Proving himself to be a brilliant classical scholar in school, Benjamin Jowett gained a scholarship to Balliol College, Oxford, where he was eventually elected a master and vice-chancellor. The 19th-century academic and Anglican theologian is remembered for his translation of The Dialogues of Plato and other classical texts.
46 Al Alvarez
Best known for works such as The Savage God, which spoke about suicide, and the psychological thriller Day of Atonement, Al Alvarez was educated at Oxford and later became the youngest Christian Gauss lecturer at Princeton. His poems and other works carried themes of love and loss.
English novelist and playwright, Keith Spencer Waterhouse is noted for his ability to create comedies even out of unpleasant situations. Leaving school at fifteen, he eventually became a columnist in established London papers like Punch and Daily Mirror. He earned international fame with his second novel, Billy Liar. He is also known for his campaigning against color bar and against decline in the standards of modern English.

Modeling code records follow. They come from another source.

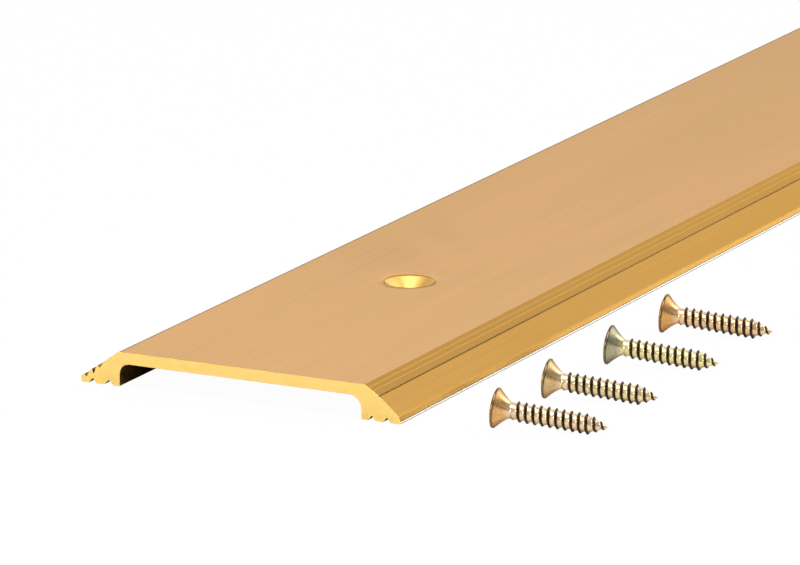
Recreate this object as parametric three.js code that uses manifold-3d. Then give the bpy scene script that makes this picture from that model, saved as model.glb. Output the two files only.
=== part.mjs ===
// Saddle threshold for a door opening: one extruded metal strip with a flat tread, two bevelled
// edges and ribbed feet, drilled and countersunk for four screws. The four screws lie loose on
// the floor beside the strip, near one end, with their points facing away from it.
//
// Millimetres. +X runs along the strip, +Z is up, and -Y is the side where the screws lie.
// The origin is the centre of the flat tread face, so the floor is HEIGHT below it.
import * as THREE from "three";
import { mergeVertices } from "three/addons/utils/BufferGeometryUtils.js";
import Module from "manifold-3d";

const wasm = await Module();
wasm.setup();

const INCH = 25.4;
const DEGREE = Math.PI / 180;

// Strip
const LENGTH = 36 * INCH;
const WIDTH = 2.5 * INCH;
const HEIGHT = 0.25 * INCH;
const FRONT_EDGE = 24.65;
const REAR_EDGE = 24.1;
const WEB = 2.15;
const FOOT_WIDTH = 7.75;
const FOOT_FILLET = 2.35;
const FOOT_CHAMFER = 0.2;
// The front bevel has a gentle upper band with fine score lines, a steeper plain band below it,
// and a blunt nose above the low toe.
const KNEE_RUN = 3;
const KNEE_DROP = 1.87;
const SCORES = [0.95, 1.95, 3.3].map((at, i) => ({ at, width: 0.36, depth: 0.15 + 0.05 * i }));
const NOSE_RUN = 0.42;
const NOSE_HEIGHT = 1.3;
const FRONT_TOE = 0.47;
// The rear bevel is one slope with three leaning grooves in its lower half. Each groove is the
// (Y, height above the floor) of its upper lip, its bottom and the ridge tip beyond it.
const REAR_GROOVES = [
  [27.1, 4.2, 28.05, 2.95, 28.35, 3.4],
  [28.75, 3.1, 29.25, 1.6, 29.6, 2.6],
  [29.95, 2.3, 30.75, 0.95, 31.1, 1.5],
];
const REAR_TOE = 1.1;
// V cuts that leave three ribs under each foot, measured from the toe.
const RIB_CUT = { width: 1.45, depth: 0.9 };
const WIDE_RIB_CUT = { width: 1.95, depth: 0.9 };
const FRONT_FOOT_CUTS = [{ at: 2.75, ...RIB_CUT }, { at: 5.7, ...RIB_CUT }];
const REAR_FOOT_CUTS = [{ at: 2.3, ...RIB_CUT }, { at: 5.55, ...WIDE_RIB_CUT }];

// Screw holes
const HOLES = 4;
const END_TO_HOLE = 68;
const HOLE_OFFSET = 1;
const HOLE_LIP_RADIUS = 4.6;
const HOLE_LIP_DEPTH = 0.15;
const COUNTERSINK_RADIUS = 4.1;
const COUNTERSINK_HALF_ANGLE = 41 * DEGREE;
const HOLE_SIDES = 28;

// Screws: number 6 raised countersunk tapping screws with a cross recess and a gimlet point.
// Distances along a screw are from the plane where its dome meets its rim.
const SCREW_LENGTH = 20.4;
const HEAD_RADIUS = 3.55;
const HEAD_DOME = 0.7;
const HEAD_LAND = 0.45;
const NECK_RADIUS = 1.5;
const NECK_END = 3.1;
const HEAD_SIDES = 24;
const THREAD_RADIUS = 1.85;
const ROOT_RADIUS = 1.42;
const THREAD_PITCH = 1.36;
const THREAD_START = 2.3;
const THREAD_TURNS = 12;
const THREAD_SIDES = 14;
const POINT_LENGTH = 3.4;
const TIP_RADIUS = 0.1;
const RECESS_DEPTH = 1.6;
const RECESS_SPAN = 4;
const RECESS_SLOT = 1;

// Loose screws: each head's distance from the strip's end and from its centre line
const LOOSE_HEADS = [
  [5.7, 47.1],
  [27.2, 46.6],
  [53.0, 46.4],
  [77.5, 45.8],
];
const LOOSE_YAW = 11 * DEGREE;
const LAST_FULL_CREST = SCREW_LENGTH - POINT_LENGTH;

const GOLD = new THREE.MeshStandardMaterial({ color: 0xd6a256, roughness: 0.38, metalness: 1 });
const SCREW_PLATING = new THREE.MeshStandardMaterial({ color: 0xd9b27c, roughness: 0.28, metalness: 1 });

// A geometry as a solid for joining and cutting.
function solidOf(geometry) {
  const bare = geometry.clone();
  bare.deleteAttribute("normal");
  bare.deleteAttribute("uv");
  const merged = mergeVertices(bare);
  return new wasm.Manifold(
    new wasm.Mesh({
      numProp: 3,
      vertProperties: merged.attributes.position.array,
      triVerts: new Uint32Array(merged.index.array),
    }),
  );
}

// A solid as a geometry, with flat facets.
function geometryOf(solid) {
  const mesh = solid.getMesh();
  const geometry = new THREE.BufferGeometry();
  geometry.setAttribute("position", new THREE.BufferAttribute(new Float32Array(mesh.vertProperties), 3));
  geometry.setIndex(new THREE.BufferAttribute(new Uint32Array(mesh.triVerts), 1));
  const flat = geometry.toNonIndexed();
  flat.computeVertexNormals();
  return flat;
}

// The straight line from start to end with a V cut at each place in cuts. The cuts go in to the
// left of the line, where the material is, and the end itself is left to the next line.
function lineWithCuts(start, end, cuts) {
  const along = end.clone().sub(start).normalize();
  const inward = new THREE.Vector2(-along.y, along.x);
  const onLine = (distance) => start.clone().addScaledVector(along, distance);
  const points = [start];
  for (const { at, width, depth } of cuts) {
    points.push(onLine(at - width / 2));
    points.push(onLine(at).addScaledVector(inward, depth));
    points.push(onLine(at + width / 2));
  }
  return points;
}

// The inside corner where a foot meets the web, as an arc from the foot's wall to the web.
function footFillet(steps = 6) {
  const centre = new THREE.Vector2(WIDTH / 2 - FOOT_WIDTH - FOOT_FILLET, -WEB - FOOT_FILLET);
  return Array.from({ length: steps + 1 }, (_, i) => {
    const angle = (i / steps) * (Math.PI / 2);
    return new THREE.Vector2(Math.cos(angle), Math.sin(angle)).multiplyScalar(FOOT_FILLET).add(centre);
  });
}

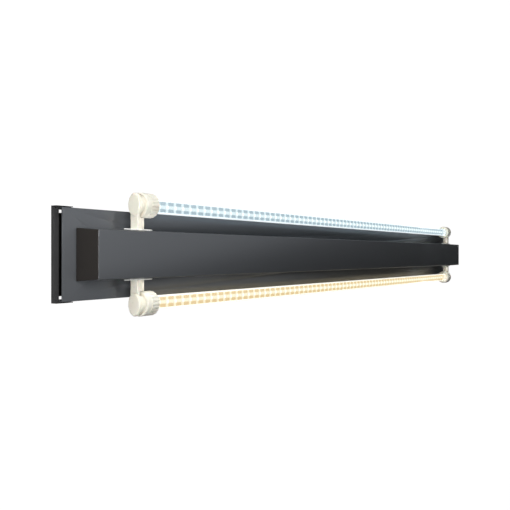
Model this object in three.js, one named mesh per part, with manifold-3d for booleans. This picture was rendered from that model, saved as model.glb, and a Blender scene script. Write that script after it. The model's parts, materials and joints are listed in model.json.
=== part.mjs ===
// Twin-tube LED aquarium light: a long flat plate with a raised channel, and an LED tube on each side of it.
// Millimetres. X runs along the light, Y across it, +Z is the way it shines. Z = 0 is the back of the
// end brackets, so the light lies on its back; X = 0 and Y = 0 are its middle.
import * as THREE from 'three';
import { mergeVertices } from 'three/addons/utils/BufferGeometryUtils.js';
import Module from 'manifold-3d';

// ---------- driving dimensions ----------
const GAP = 0.3;                 // clearance between touching pieces
const ROUND = 24;                // sides of a round piece
const SMALL_ROUND = 12;          // sides of a small round piece

const CHANNEL_END = 599;         // end of the channel, flush with its end caps
const CHANNEL_FRONT_Z = 39.6;
const CHANNEL_FRONT_Y = 24.9;    // half width at the front face
const CHANNEL_BACK_Y = 27.2;     // half width at the plate
const CHANNEL_WALL = 1.8;
const CHANNEL_FOOT_Y = 15;       // how far in the channel's feet reach
const END_CAP_SKIN = 2.6;
const END_CAP_DEPTH = 10.6;
const END_CAP_WALL = 2;

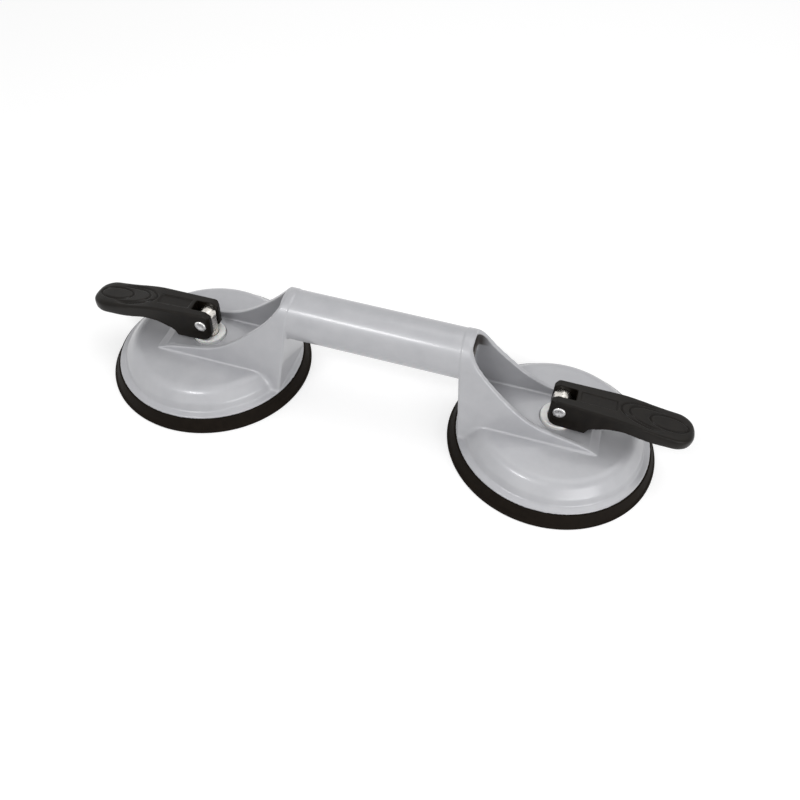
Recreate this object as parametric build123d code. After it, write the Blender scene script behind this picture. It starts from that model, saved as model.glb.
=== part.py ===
from build123d import *
import os
from math import cos, radians, sin, tan

# Suction lifter with two vacuum cups and a bridge handle, in millimetres.
# The origin is on the ground under the middle of the handle, +X runs along the
# handle and +Z is up. Both cups are shown locked: lever down, pad centre pulled up.

# Overall layout
cup_spacing = 211.0
handle_axis_z = 54.3
handle_radius = 14.1
handle_wall = 2.9

# Cup casting, radii and heights from the ground
rim_radius = 55.4
rim_underside_z = 7.4
rim_edge = 1.0
ledge_width = 3.8
ledge_rise = 0.9
ledge_round = 1.5
knee_step = 1.6
knee_rise = 4.2
knee_round = 5.0
plateau_z = 20.1
skirt_angle = 48.0
shoulder_radius = 8.0
dome_wall = 3.0
boss_radius = 12.0
boss_bottom_z = 13.6
rib_count = 6
rib_width = 2.2

# Bracket between the handle and a cup, x measured from the cup axis
arch_step = 0.35
arch_wall = 3.0
leg_flare = 7.0
bracket_foot_x = -51.6
bracket_foot_z = 8.8
end_wall_lean = 6.2
trough_end_x = 25.0
trough_step = 2.1
wall_top_x = (-55.0, -44.3, -30.5, -11.5, 8.0)
wall_top_z = (70.2, 55.4, 42.0, 29.3, 24.8)
wall_tip_rise = 0.3
end_wall_bevel = 0.8

# Rubber pad
pad_radius = 60.0
pad_neck_radius = 56.2
pad_lip_width = 3.2
pad_lip_height = 1.6
pad_seat_inner = 46.0
pad_membrane = 3.1
pad_dish_z = 5.6
pad_dish_radius = 28.0
pad_collar_width = 3.0

# Steel plate in the pad, and the stud that pulls it up
plate_radius = 34.0
plate_thickness = 2.5
plate_bevel = 0.6
stud_radius = 5.5
stud_tail_radius = 4.0
stud_tongue = 7.6

# Guide bush and sliding disc round the stud
bush_radius = 8.0
bush_flange_radius = 11.0
bush_flange = 1.2
disc_radius = 9.5
disc_top_z = 24.1
disc_recess = 0.8
disc_recess_gap = 0.5

# Lever, x and z measured from its pin
pin_z = 35.2
pin_radius = 3.5
pin_stand_out = 0.3
cam_gap = 0.3
nose_x = -5.6
nose_width = 17.6
nose_top = 8.0
cam_chamfer_x = -1.3
cam_chamfer_z = -7.2
cam_round = 6.0
cam_corner_round = 3.0
heel_x = 15.7
heel_step = 2.4
nose_bevel = 2.0
nose_corner = 1.6
top_slope = 2.6
cheek_taper = 2.2
lever_end_x = 72.4
lever_tip_z = -2.4
grip_half_width = 10.8
grip_start_x = 36.0
grip_middle_x = 61.4
back_x = (44.0, 61.4, 68.0)
back_z = (4.4, 2.3, 1.4)
under_x = (67.5, 56.0, 47.5, 40.5, 33.0, 26.0, 21.0)
under_z = (-6.0, -5.6, -4.5, -2.8, -2.2, -3.4, -5.4)
slot_gap = 0.2
slot_end_x = 7.2
label_start_x = 9.4
label_end_x = 29.0
label_half_width = 3.6
label_depth = 0.7
lever_edge = 1.2

# Running clearances, and how far a cut runs past what it cuts
fit_gap = 0.06
soft_gap = 0.3
cut_margin = 5.0

# Derived places
handle_bore = handle_radius - handle_wall
arch_radius = handle_radius + arch_step
rim_top_z = rim_underside_z + rim_edge
ledge_z = rim_top_z + ledge_rise
ledge_radius = rim_radius - ledge_width
knee_radius = ledge_radius - knee_step
knee_z = ledge_z + knee_rise
ceiling_z = plateau_z - dome_wall
floor_z = plateau_z + trough_step
recess_z = floor_z - disc_recess
plate_bottom_z = pad_dish_z + pad_membrane + soft_gap
plate_top_z = plate_bottom_z + plate_thickness
cam_base = disc_top_z + cam_gap - pin_z
half_spacing = cup_spacing / 2


def turned(outline):
    """Closed outline of (radius, height) turned about the vertical cup axis."""
    return revolve(Plane.XZ * make_face(outline), Axis.Z)


def side_bar(outline, width):
    """Closed outline in side view, run across the middle plane to a full width."""
    return extrude(Plane.XZ.offset(-width / 2) * make_face(outline), amount=width)


def skirt_point(offset, z):
    """Radius of the sloping skirt at a height, offset inwards by a wall."""
    slope = radians(skirt_angle)
    return knee_radius - offset / sin(slope) - (z - knee_z) / tan(slope)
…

Author and essayist John Middleton Murry had penned countless essays and about 40 books in his lifetime. Better known as the husband of author Katherine Mansfield and a friend of D.H. Lawrence, he was inspired by both. He had also been an editor of Rhythm and had co-launched The Adelphi.
Poet and critic Lionel Johnson was part of the 1890s’ tragic generation, with themes of decadence prevailing in his works. Best known for his study on Thomas Hardy, he was a closeted homosexual and was plagued by alcoholism. It is believed he died after falling and suffering a skull fracture.
Sir Thomas Overbury, English poet and essayist, is probably best known for his 1614 poem Wife, which describes the virtues one should demand of the woman he is going to marry. Interpreted as an indirect attack on Lady Essex, a divorcee whom his mentor, Viscount Rochester, was to marry, it led to his imprisonment and ultimate murder by slow poisoning.